Das Gericht hat in fünf Jahren Ermittlung ausreichend Beweise dafür gesammelt, dass Montoya und acht weitere Militärs von der Vierten Brigade die Verantwortung für 130 Fälle von „Falsos Positivos“ in den Jahren 2002 und 2003 im Osten der Region Antioquia tragen. Die meisten der Getöteten waren Männer, aber auch Kinder, Frauen und Menschen mit Behinderung – die in aller Regel keine aktiven Kämpfer:innen sind. Von 25 weiß man bis heute nicht, wo ihre Leichen liegen.

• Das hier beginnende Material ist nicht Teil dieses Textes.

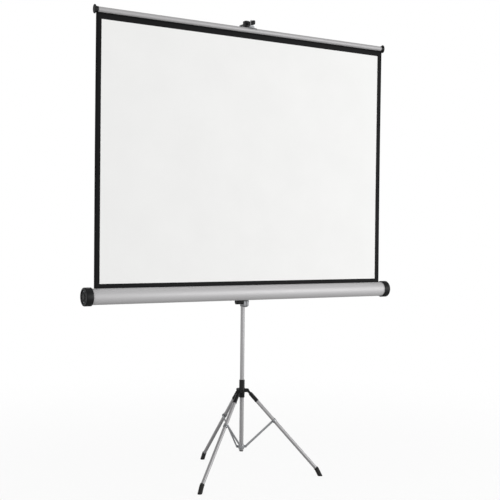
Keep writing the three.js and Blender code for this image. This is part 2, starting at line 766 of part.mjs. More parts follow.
// Spring roller inside the case
function roller() {
  const group = new THREE.Group();
  const inner = rollerRadius - rollerWall;
  const flangeFrom = rollerHalf + seatGap;
  const flangeTo = flangeFrom + plugFlange;
  const spigot = inner - seatGap;
  const capInside = caseHalf - endCapSpigot + seatGap;
  const axleEnd = capInside + bearingDepth - seatGap;
  const arborStart = axleEnd - arborLength;
  group.add(mesh('roller_tube', pipeX(rollerRadius, inner, -rollerHalf, rollerHalf), 'zinc'));
  const plugOutline = (bore) => [
    [bore, rollerHalf - plugSpigot],
    [spigot, rollerHalf - plugSpigot],
    [spigot, flangeFrom],
    [rollerRadius, flangeFrom],
    [rollerRadius, flangeTo],
    [bore, flangeTo],
  ];
  const leftPlug = turned(plugOutline(gudgeonRadius + seatGap)).rotateY(-quarterTurn);
  const rightPlug = turned(plugOutline(arborRadius + seatGap)).rotateY(quarterTurn);
  group.add(mesh('roller_plug_left', leftPlug, 'black'));
  group.add(mesh('roller_plug_right', rightPlug, 'black'));
  const pinStart = rollerHalf - gudgeonInside;
  group.add(mesh('gudgeon_pin', drumX(gudgeonRadius, -axleEnd, -pinStart, pinSides), 'steel'));
  group.add(mesh('spring_arbor', drumX(arborRadius, arborStart, axleEnd, pinSides), 'steel'));
  const anchor = pipeX(spigot, arborRadius + seatGap, arborStart, arborStart + anchorLength);
  group.add(mesh('spring_anchor', anchor, 'black'));

  const springFrom = arborStart + anchorLength + seatGap + springWireRadius;
  const springTo = rollerHalf - plugSpigot - seatGap - springWireRadius;
  const helix = new Helix(springRadius, springFrom, springTo, springTurns);
  const wire = polygon(Array.from({ length: springSides }, (_, index) => {
    const turn = (2 * halfTurn * index) / springSides;
    return [springWireRadius * Math.cos(turn), springWireRadius * Math.sin(turn)];
  }));
  const steps = springTurns * springSteps;
  const settings = { steps, bevelEnabled: false, extrudePath: helix };
  const coil = new THREE.ExtrudeGeometry(wire, settings);
  group.add(mesh('roller_spring', coil, 'steel'));
  const perTurn = (springTo - springFrom) / springTurns;
  console.log('roller spring, least gap between turns:', (perTurn - 2 * springWireRadius).toFixed(2), 'mm');
  group.position.set(0, -rollerForward, caseHeight);
  return group;
}

// Cloth from the roller up into the rail, with the bead that the rail holds
function cloth() {
  const half = clothThickness / 2;
  const beadHeight = railHeight - (railRadius - railWall - clothBeadRadius - seatGap);
  const neck = Math.sqrt(clothBeadRadius ** 2 - half ** 2);
  const beadAngle = Math.atan2(-neck, half);
  const shape = new THREE.Shape();
  shape.moveTo(-half, caseHeight);
  shape.lineTo(half, caseHeight);
  shape.absarc(0, beadHeight, clothBeadRadius, beadAngle, halfTurn - beadAngle, false);
  const sheet = pushX(shape, -clothHalf, clothHalf, bendSteps);
  return mesh('screen_cloth', sheet.translate(0, -caseForward, 0), 'cloth');
}

// Top rail, its caps, and the clip that the hanger meets
function rail() {
  const group = new THREE.Group();
  const profile = slottedShell(railRadius, railWall, railSlot / 2, railWall);
  const tube = pushX(profile, -railHalf, railHalf, railSteps).rotateX(halfTurn);
  group.add(mesh('top_rail', tube, 'silver'));
  const socket = railRadius + seatGap;
  const discFrom = railHalf + seatGap;
  const discTo = discFrom + railDiscLength;
  const sleeveFrom = discFrom - railSleeveLength;
  const outline = [
    [0, discFrom],
    [railDiscRadius, discFrom],
    [railDiscRadius, discTo - railDiscFillet],
    [railDiscRadius - railDiscFillet, discTo],
    [0, discTo],
  ];
  for (const [side, name] of [[-1, 'left'], [1, 'right']]) {
    const plate = turned(outline).rotateY(side * quarterTurn).scale(1, railDiscDepth / railDiscRadius, 1);
    const sleeve = pipe(socket + railSleeveWall, socket, sleeveFrom, discFrom + railDiscFillet);
    const cap = joined(plate, sleeve.rotateY(side * quarterTurn));
    const slot = block(-discFrom, discFrom, -railSlot / 2, railSlot / 2, -railDiscRadius, 0);
    group.add(mesh(`rail_cap_${name}`, cut(cap, slot), 'black'));
  }
  const saddleShape = new THREE.Shape();
  const saddleEnd = radians(cradleAngle) / 2;
  saddleShape.absarc(0, 0, socket + clipWall, saddleEnd, halfTurn - saddleEnd, false);
  saddleShape.absarc(0, 0, socket, halfTurn - saddleEnd, saddleEnd, true);
  const saddle = pushX(saddleShape, -clipLength / 2, clipLength / 2, bendSteps);
  const padShape = polygon([
    [-clipPadLength / 2, railRadius + clipWall / 2],
    [clipPadLength / 2, railRadius + clipWall / 2],
    [clipPadLength / 2 - clipWall, railRadius + clipPadRise],
    [-clipPadLength / 2 + clipWall, railRadius + clipPadRise],
  ]);
  const pad = pushFront(padShape, -clipPadDepth / 2, clipPadDepth / 2);
  const room = drumX(socket, -clipLength, clipLength, tubeSides);
  group.add(mesh('rail_clip', cut(joined(saddle, pad), room), 'zinc'));
  group.position.set(0, -caseForward, railHeight);
  return group;
}

// Extension rod with its glide and head, and the hook arm with the hanger on it
function mast() {
  const group = new THREE.Group();
  const rodInner = rodRadius - rodWall;
  group.add(mesh('extension_rod', pipe(rodRadius, rodInner, rodBottom, rodTop), 'silver'));
  const glideRadius = columnInner - slideGap;
  const glide = turned([
    [0, rodBottom - glideFlange],
    [glideRadius, rodBottom - glideFlange],
    [glideRadius, rodBottom - seatGap],
    [rodInner - seatGap, rodBottom - seatGap],
    [rodInner - seatGap, rodBottom + glideLength],
    [0, rodBottom + glideLength],
  ]);
  group.add(mesh('rod_glide', glide, 'black'));

  const corners = [headCorner, headCorner, headCorner, headCorner];
  const plan = rounded(-headWidth / 2, -headForward, headWidth / 2, headBack, corners);
  const blockForm = pushZ(plan, headBottom, headTop);
  const crown = rounded(-headWidth / 2, headBottom, headWidth / 2, headTop, [0, 0, headCorner, headCorner]);
  const crowned = common(blockForm, pushFront(crown, -headBack, headForward));
  const rodHole = drum(rodRadius + seatGap, headBottom - overrun, rodTop + seatGap);
  const armRoom = armThickness / 2 + seatGap;
  const barRoom = armBarHeight / 2 + seatGap;
  const window = block(-armRoom, armRoom, -armNoseEnd, armTail, armHeight - barRoom, armHeight + barRoom);
  group.add(mesh('rod_head', cut(crowned, rodHole, window), 'black'));

  const bar = block(-armThickness / 2, armThickness / 2, -armNoseStart - overrun, armTail,
    armHeight - armBarHeight / 2, armHeight + armBarHeight / 2);
  const noseTop = armHeight - armNoseDrop + armNoseHeight / 2;
  const noseLow = noseTop - armNoseHeight;
  const noseCorners = [armNoseCorner, armNotch, armNotch, armNoseCorner];
  const noseShape = rounded(-armNoseEnd, noseLow, -armNoseStart, noseTop, noseCorners);
  const nose = pushX(noseShape, -armThickness / 2, armThickness / 2);
  const hangerFront = caseForward + hangerDepth / 2;
  const notches = Array.from({ length: armNotchCount }, (_, index) => {
    const place = hangerFront + armNotchPitch * (index + 1 / 2);
    return drumX(armNotch, -armThickness, armThickness, pinSides).translate(0, -place, noseTop);
  });
  group.add(mesh('hook_arm', cut(joined(bar, nose), ...notches), 'black'));

  const hangerLow = railHeight + railRadius + clipPadRise + seatGap;
  const windowHalf = armThickness / 2 + seatGap;
  const uprights = windowHalf + hangerWall;
  const yoke = polygon([
    [-hangerFoot, hangerLow],
    [hangerFoot, hangerLow],
    [uprights, noseLow],
    [uprights, noseTop + hangerBridge - hangerWall / 2],
    [uprights - hangerWall / 2, noseTop + hangerBridge],
    [-uprights + hangerWall / 2, noseTop + hangerBridge],
    [-uprights, noseTop + hangerBridge - hangerWall / 2],
    [-uprights, noseLow],
  ]);
  const yokeForm = pushFront(yoke, caseForward - hangerDepth / 2, hangerFront);
  const gate = block(-windowHalf, windowHalf, -hangerFront - overrun, 0,
    noseLow - seatGap, noseTop + seatGap);
  group.add(mesh('rail_hanger', cut(yokeForm, gate), 'zinc'));
  return group;
}

const screen = new THREE.Group();
screen.position.y = columnBack;
screen.add(column(), spider(), hub());
legBearings.forEach((bearing, index) => {
  const side = new THREE.Group();
  side.rotation.z = radians(bearing);
  side.add(leg(legNames[index]), brace(legNames[index]));
  screen.add(side);
});
screen.add(bracket(), caseShell(), roller(), cloth(), rail(), mast());

export default screen;
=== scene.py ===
import math

import bmesh
import bpy
from mathutils import Matrix, Vector


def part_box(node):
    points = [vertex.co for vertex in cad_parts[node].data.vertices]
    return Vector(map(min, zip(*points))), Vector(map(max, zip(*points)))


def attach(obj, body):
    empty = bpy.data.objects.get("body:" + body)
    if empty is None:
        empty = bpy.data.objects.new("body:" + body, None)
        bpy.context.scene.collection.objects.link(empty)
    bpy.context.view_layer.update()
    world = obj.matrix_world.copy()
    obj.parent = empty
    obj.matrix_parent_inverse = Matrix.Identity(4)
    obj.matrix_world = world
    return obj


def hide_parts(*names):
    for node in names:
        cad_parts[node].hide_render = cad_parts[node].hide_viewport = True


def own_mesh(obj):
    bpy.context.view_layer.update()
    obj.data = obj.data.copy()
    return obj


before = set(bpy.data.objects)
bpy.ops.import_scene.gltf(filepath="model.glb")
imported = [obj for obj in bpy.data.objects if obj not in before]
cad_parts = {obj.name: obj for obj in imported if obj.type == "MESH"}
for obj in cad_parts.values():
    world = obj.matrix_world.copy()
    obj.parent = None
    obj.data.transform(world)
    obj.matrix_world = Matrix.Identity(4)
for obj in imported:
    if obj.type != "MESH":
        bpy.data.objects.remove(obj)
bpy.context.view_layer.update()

# A tripod projector screen, dressed for the studio. The cloth faces -Y, and the camera stands in front of it,
# to its left. Every length is in metres, and the object's own are written in millimetres.
MM = 0.001

# Turns, and the number of steps in what is round
TAU = 2 * math.pi
HALF_TURN = math.pi
QUARTER_TURN = math.pi / 2
CASE_STEPS = 96
TUBE_STEPS = 64
PIN_STEPS = 32
SADDLE_STEPS = 24
GROOVE_STEPS = 12
CORNER_STEPS = 8
DOME_STEPS = 6
EDGE_STEPS = 3

# What counts as a sharp edge, as one point, as running along an axis, and as a slit to be closed
SHARP_EDGE = math.radians(28)
WELD = 0.005 * MM
ALONG_SHARE = 0.99
SLIT_SIDES = 4

# The gap between parts that meet, the gap of what slides on the column, and how far a cutting form reaches
# past what it cuts
SEAT_GAP = 0.3 * MM
SLIDE_GAP = 0.4 * MM
OVERRUN = 5 * MM

# Edge radii: small fasteners, turned parts, sheet metal and tube ends, castings, and moulded parts
FINE_EDGE = 0.25 * MM
TURNED_EDGE = 2 * FINE_EDGE
METAL_EDGE = 0.3 * MM
CAST_EDGE = 2 * METAL_EDGE
MOULD_EDGE = 0.8 * MM
CRISP_EDGE = MOULD_EDGE / 2
SOFT_EDGE = 2 * MOULD_EDGE


# Shifts and turns
def at(across, back, up):
    return Matrix.Translation((across, back, up))


def about(axis, angle):
    return Matrix.Rotation(angle, 4, axis)


def facing(side):
    """Turns a form along Z to run along X, to the left for -1 and to the right for 1."""
    return about("Y", side * QUARTER_TURN)


TO_X = facing(1)
TO_Y = about("X", -QUARTER_TURN)
LIE_BACK = about("X", QUARTER_TURN)
UPSIDE_DOWN = about("X", HALF_TURN)


# Places read from the frame
def corners_of(node):
    low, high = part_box(node)
    return Vector(low), Vector(high)


def middle_of(node):
    low, high = corners_of(node)
    return (low + high) / 2


COLUMN_LOW, COLUMN_HIGH = corners_of("column_tube")
COLUMN_RADIUS = (COLUMN_HIGH.x - COLUMN_LOW.x) / 2
COLUMN_BACK = (COLUMN_LOW.y + COLUMN_HIGH.y) / 2
ON_COLUMN = at(0, COLUMN_BACK, 0)
CASE_LOW, CASE_HIGH = corners_of("case_shell")
CASE_RADIUS = (CASE_HIGH.y - CASE_LOW.y) / 2
CASE_CENTRE = middle_of("case_shell")
CASE_CENTRE.z = CASE_LOW.z + CASE_RADIUS
ON_CASE = Matrix.Translation(CASE_CENTRE)
RAIL_LOW, RAIL_HIGH = corners_of("top_rail")
RAIL_RADIUS = (RAIL_HIGH.y - RAIL_LOW.y) / 2
RAIL_CENTRE = middle_of("top_rail")
RAIL_CENTRE.z = RAIL_HIGH.z - RAIL_RADIUS
ON_RAIL = Matrix.Translation(RAIL_CENTRE)
LEG_NAMES = ("front_left", "front_right", "rear")
SIDES = {-1: "left", 1: "right"}


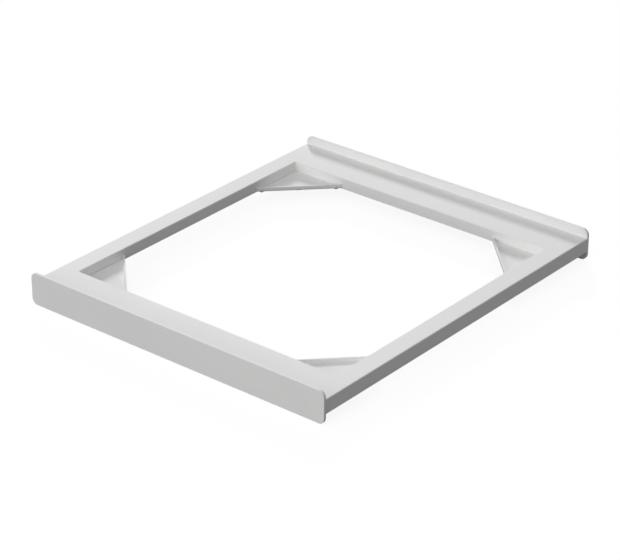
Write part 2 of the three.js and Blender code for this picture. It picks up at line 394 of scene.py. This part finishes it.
def node_group(name, inputs, outputs):
    group = bpy.data.node_groups.new(name, "ShaderNodeTree")
    for label, kind in inputs:
        group.interface.new_socket(label, in_out="INPUT", socket_type=kind)
    for label, kind in outputs:
        group.interface.new_socket(label, in_out="OUTPUT", socket_type=kind)
    given, wanted = add(group, "NodeGroupInput"), add(group, "NodeGroupOutput")
    return group, given.outputs, wanted.inputs


def noise(tree, vector, scale, detail, roughness):
    node = add(tree, "ShaderNodeTexNoise")
    node.inputs["Scale"].default_value = scale
    node.inputs["Detail"].default_value = detail
    node.inputs["Roughness"].default_value = roughness
    tree.links.new(vector, node.inputs["Vector"])
    return node.outputs["Fac"]


def spread(tree, value, low, high, new_low=0.0, new_high=1.0):
    node = add(tree, "ShaderNodeMapRange")
    tree.links.new(value, node.inputs["Value"])
    for label, number in (
        ("From Min", low), ("From Max", high), ("To Min", new_low), ("To Max", new_high)
    ):
        node.inputs[label].default_value = number
    return node.outputs["Result"]


def feed(tree, socket, value):
    """Sets a socket to a number or a colour, or links it to another node's output."""
    if isinstance(value, (int, float, tuple)):
        socket.default_value = value
    else:
        tree.links.new(value, socket)


def maths(tree, operation, first, second):
    node = add(tree, "ShaderNodeMath", operation=operation)
    feed(tree, node.inputs[0], first)
    feed(tree, node.inputs[1], second)
    return node.outputs[0]


def typed(sockets, label, kind):
    """The socket of one kind, where several share a label."""
    return next(one for one in sockets if one.name == label and one.bl_idname == kind)


def blend_colours(tree, share, first, second):
    node = add(tree, "ShaderNodeMix", data_type="RGBA")
    feed(tree, typed(node.inputs, "Factor", "NodeSocketFloatFactor"), share)
    feed(tree, typed(node.inputs, "A", "NodeSocketColor"), first)
    feed(tree, typed(node.inputs, "B", "NodeSocketColor"), second)
    return typed(node.outputs, "Result", "NodeSocketColor")


def edge_mask_group():
    """Where a surface rounds over within a reach of an edge, broken up by grain."""
    group, given, wanted = node_group(
        "rounded edges",
        [("Vector", "NodeSocketVector"), ("Reach", "NodeSocketFloat"),
         ("Grain", "NodeSocketFloat")],
        [("Mask", "NodeSocketFloat")],
    )
    rounded = add(group, "ShaderNodeBevel", samples=6)
    group.links.new(given["Reach"], rounded.inputs["Radius"])
    flat = add(group, "ShaderNodeNewGeometry")
    dot = add(group, "ShaderNodeVectorMath", operation="DOT_PRODUCT")
    group.links.new(rounded.outputs["Normal"], dot.inputs[0])
    group.links.new(flat.outputs["Normal"], dot.inputs[1])
    bend = spread(group, dot.outputs["Value"], low=1.0, high=0.8)
    speckle = add(group, "ShaderNodeTexNoise")
    group.links.new(given["Vector"], speckle.inputs["Vector"])
    group.links.new(given["Grain"], speckle.inputs["Scale"])
    broken = spread(group, speckle.outputs["Fac"], low=0.3, high=0.6, new_low=0.35)
    group.links.new(maths(group, "MULTIPLY", bend, broken), wanted["Mask"])
    return group


def mottle_group():
    """Slow clouds of tone with a little fine grain, about a middle of one half."""
    group, given, wanted = node_group(
        "mottle",
        [("Vector", "NodeSocketVector"), ("Cloud Scale", "NodeSocketFloat"),
         ("Grain Scale", "NodeSocketFloat")],
        [("Value", "NodeSocketFloat")],
    )
    clouds, grain = add(group, "ShaderNodeTexNoise"), add(group, "ShaderNodeTexNoise")
    for node, label in ((clouds, "Cloud Scale"), (grain, "Grain Scale")):
        group.links.new(given["Vector"], node.inputs["Vector"])
        group.links.new(given[label], node.inputs["Scale"])
        node.inputs["Detail"].default_value = 3
    mixed = add(group, "ShaderNodeMix", data_type="FLOAT")
    mixed.inputs["Factor"].default_value = 0.3
    group.links.new(clouds.outputs["Fac"], mixed.inputs["A"])
    group.links.new(grain.outputs["Fac"], mixed.inputs["B"])
    group.links.new(mixed.outputs["Result"], wanted["Value"])
    return group


def peel_group():
    """The low dimples of a baked coat or a moulded skin, as a height."""
    group, given, wanted = node_group(
        "peel",
        [("Vector", "NodeSocketVector"), ("Dimple Scale", "NodeSocketFloat"),
         ("Dust Scale", "NodeSocketFloat")],
        [("Height", "NodeSocketFloat")],
    )
    dimples = add(group, "ShaderNodeTexVoronoi", feature="SMOOTH_F1")
    group.links.new(given["Vector"], dimples.inputs["Vector"])
    group.links.new(given["Dimple Scale"], dimples.inputs["Scale"])
    dust = add(group, "ShaderNodeTexNoise")
    group.links.new(given["Vector"], dust.inputs["Vector"])
    group.links.new(given["Dust Scale"], dust.inputs["Scale"])
    hollows = spread(group, dimples.outputs["Distance"], low=0.0, high=0.9, new_high=0.8)
    fine = maths(group, "MULTIPLY", dust.outputs["Fac"], 0.2)
    group.links.new(maths(group, "ADD", hollows, fine), wanted["Height"])
    return group


rounded_edges = edge_mask_group()
mottle = mottle_group()
peel = peel_group()


def place_group(tree, group, vector, **values):
    node = add(tree, "ShaderNodeGroup", node_tree=group)
    tree.links.new(vector, node.inputs["Vector"])
    for label, value in values.items():
        node.inputs[label.replace("_", " ").title()].default_value = value
    return node.outputs[0]


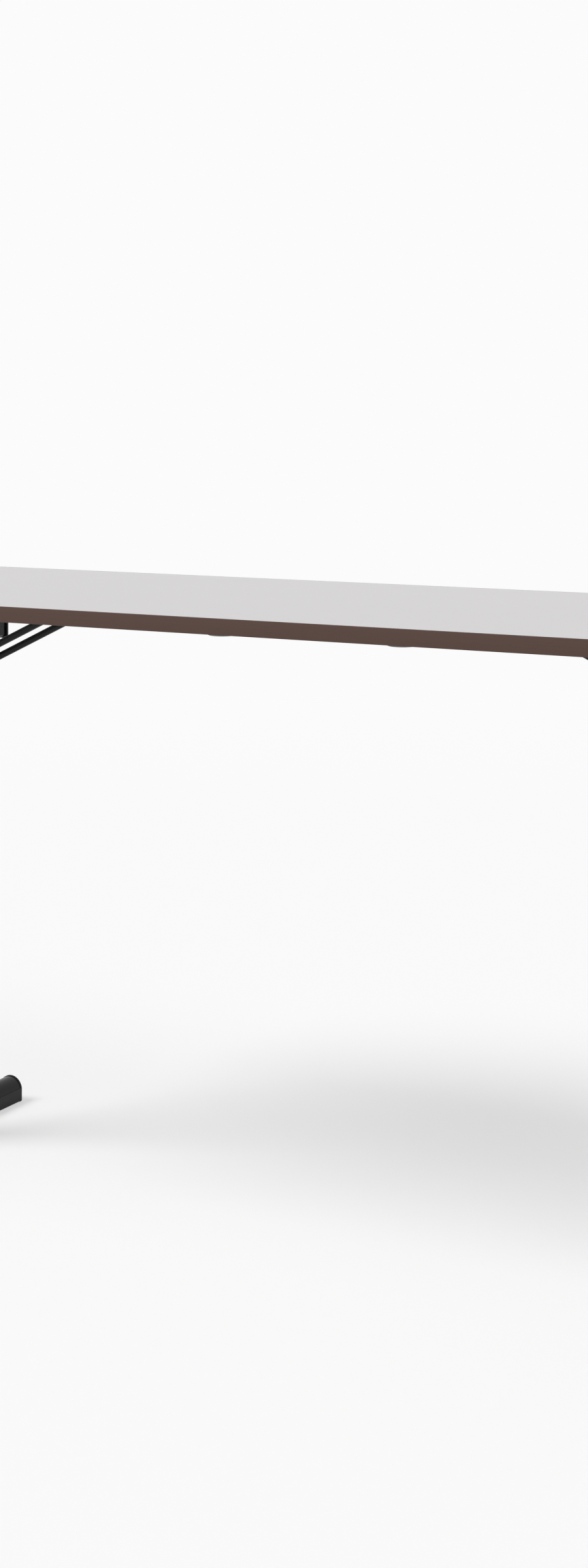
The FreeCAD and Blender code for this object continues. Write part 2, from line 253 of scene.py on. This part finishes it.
def round_over(shape, edges, radius, segments):
    """Rounds the edges of a shape."""
    bmesh.ops.bevel(shape, geom=edges, offset=radius, offset_type="OFFSET", segments=segments,
                    profile=0.5, affect="EDGES", material=-1)


band, shader, place = new_finish("brown_edge_band", roughness=0.45, specular=0.2)
drag = place.stretched(drag_length, drag_length, drag_width).noise(1.0, detail=3.0)
drag.blend(band_deep, band_brown).feed(shader, "Base Color")
drag.between(*drag_roughness).feed(shader, "Roughness")
drag.bump(drag_relief).feed(shader, "Normal")

strip = block(*(Vector(corner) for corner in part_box("edge_band")))
round_over(strip, uprights(strip), band_corner, band_corner_steps)
rims = [edge for edge in strip.edges if edge.verts[0].co.z == edge.verts[1].co.z]
round_over(strip, rims, band_arris, band_arris_steps)
# The two broadest faces open to the board, and a wall between their rims closes the strip.
covers = sorted(strip.faces, key=lambda face: face.calc_area())[-2:]
bmesh.ops.inset_region(strip, faces=covers, thickness=band_thickness - band_arris,
                       use_even_offset=True)
bmesh.ops.delete(strip, geom=covers, context="FACES_ONLY")
bmesh.ops.bridge_loops(strip, edges=[edge for edge in strip.edges if edge.is_boundary])
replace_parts(new_piece("rounded_edge_band", strip, band, "table_top"), "edge_band")


# The frame is welded from steel tube and powder-coated in satin black. The coat has the fine
# orange peel that baking leaves, with a slow drift in its gloss. Brackets, saddles and braces are
# coated with it.
ends = ("left", "right")
coat_black = colour(13, 13, 14)
coat_lift = colour(18, 18, 19)
coat_drift = 0.05
coat_roughness = (0.21, 0.29)
peel_size = 0.0016
peel_relief = 0.00004

coat, shader, place = new_finish("black_powder_coat", roughness=0.25, specular=0.2)
drift = place.noise(coat_drift, detail=3.0)
drift.blend(coat_black, coat_lift).feed(shader, "Base Color")
drift.between(*coat_roughness).feed(shader, "Roughness")
place.noise(peel_size).bump(peel_relief).feed(shader, "Normal")
for end in ends:
    for name in ("pivot_brackets", "catch_saddle", "cross_tube", "column", "foot_beam", "brace"):
        dress(coat, f"{end}_{name}")


# Wood screws hold the brackets, the catches and the buffers. Each is rolled from wire: a domed pan
# head with a cross recess, and a coarse thread that runs to its point. They and the threaded plugs
# in the cross tubes are zinc-plated, bright under a slightly milky film.
head_radius = 0.0045
head_height = 0.0026
head_wall_share = 0.45
head_dome_steps = 5
head_steps = 24
plain_head_sides = 12
shank_length = 0.014
shank_radius = 0.0015
point_length = 0.004
thread_radius = 0.0021
thread_pitch = 0.0018
thread_half_share = 0.3
thread_sink = 0.00015
thread_start = 0.0042
thread_turns = 4
thread_steps = 14
recess_span = 0.0046
recess_width = 0.0011
recess_depth = 0.0016
recess_floor_shares = (0.45, 0.8, 1.0)
first_turn = 1.1
further_turn = 2.3
zinc_grey = colour(168, 170, 172)
zinc_bright = colour(200, 201, 198)
zinc_film = 0.004
zinc_roughness = (0.28, 0.45)

zinc, shader, place = new_finish("zinc_plate", roughness=0.35, metallic=1.0)
film = place.noise(zinc_film, detail=4.0)
film.blend(zinc_grey, zinc_bright).feed(shader, "Base Color")
film.between(*zinc_roughness).feed(shader, "Roughness")
for end in ends:
    dress(zinc, f"{end}_tube_plugs")


def dome(radius, height, wall_share, sweep, steps):
    """Outline of a domed head, from its crown out to the wall that is a share of its height."""
    outline = [(0.0, height)]
    for step in range(1, steps + 1):
        angle = sweep * step / steps
        rise = (math.cos(angle) - math.cos(sweep)) / (1 - math.cos(sweep))
        outline.append((radius * math.sin(angle) / math.sin(sweep),
                        height * (wall_share + (1 - wall_share) * rise)))
    return outline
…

Richterin Catalina Díaz, die fast eine Stunde in Liveübertragung eine Presseerklärung zur Anklage verlas, wiederholte mehrfach, dass es keine Einzelfälle waren (wie es Armee und rechte Regierungen über Jahre behauptet hatten), sondern Morde mit System. Antioquia war an strategischen Stellen unter Kontrolle der Guerillas Farc und ELN. Kolumbien steckte mitten im „Plan Colombia“ und dem „Plan Patriota“, die USA pumpten Milliarden in den angeblichen Kampf gegen den Drogenhandel, die Bevölkerung zahlte mit der „Kriegssteuer“ mit, Kolumbien rüstete Armee und Geheimdienst massiv auf, schilderte Díaz ausführlich.
Die nationale Politik hatte zwei Rollen für die ländliche Bevölkerung: Die Menschen waren entweder Helfer:innen der Armee, indem sie für spionierten – oder Helfer:innen der Feinde.
Montayas Ansprache an die Soldaten war extrem gewalttätig
Die Devise von Präsident Álvaro Uribe lautete: „Ressourcen und Resultate“ – man wollte Ergebnisse sehen für das Geld. Und die Ergebnisse wurden in Zahlen gemessen: getötete, gefangene, demobilisierte Guerilla-Angehörige.
Nicht in der Vierten Brigade. In unzähligen Zeugenberichten, Notizen zu Radiosendungen des Generals an die Soldaten und anderen Zeugnissen fiel immer wieder, dass das einzige erwünschte Ergebnis Tote waren. Montoyas Sprache war gewalttätig, sagt das Gericht. Er forderte „Liter, Strahlen, Ströme, Tonnen, Karren“ von Blut. Immer und immer wieder. Für die monatliche Erfolgsbilanz zählten nur Tote, und nur sie brachten Heimaturlaub. „Bringt mir keine Probleme, ich will Lösungen, bringt mir Getötete.“ So sprach er über Gefangene, berichten mehrere Zeugen.
Der pensionierte General Montoya hat bisher jede Verantwortung für die „Falsos Positivos“ abgestritten – und seine Soldaten beschuldigt. Jetzt haben er und acht andere ehemalige Militärs 30 Tage Zeit, die Anklage anzunehmen oder sie abzustreiten.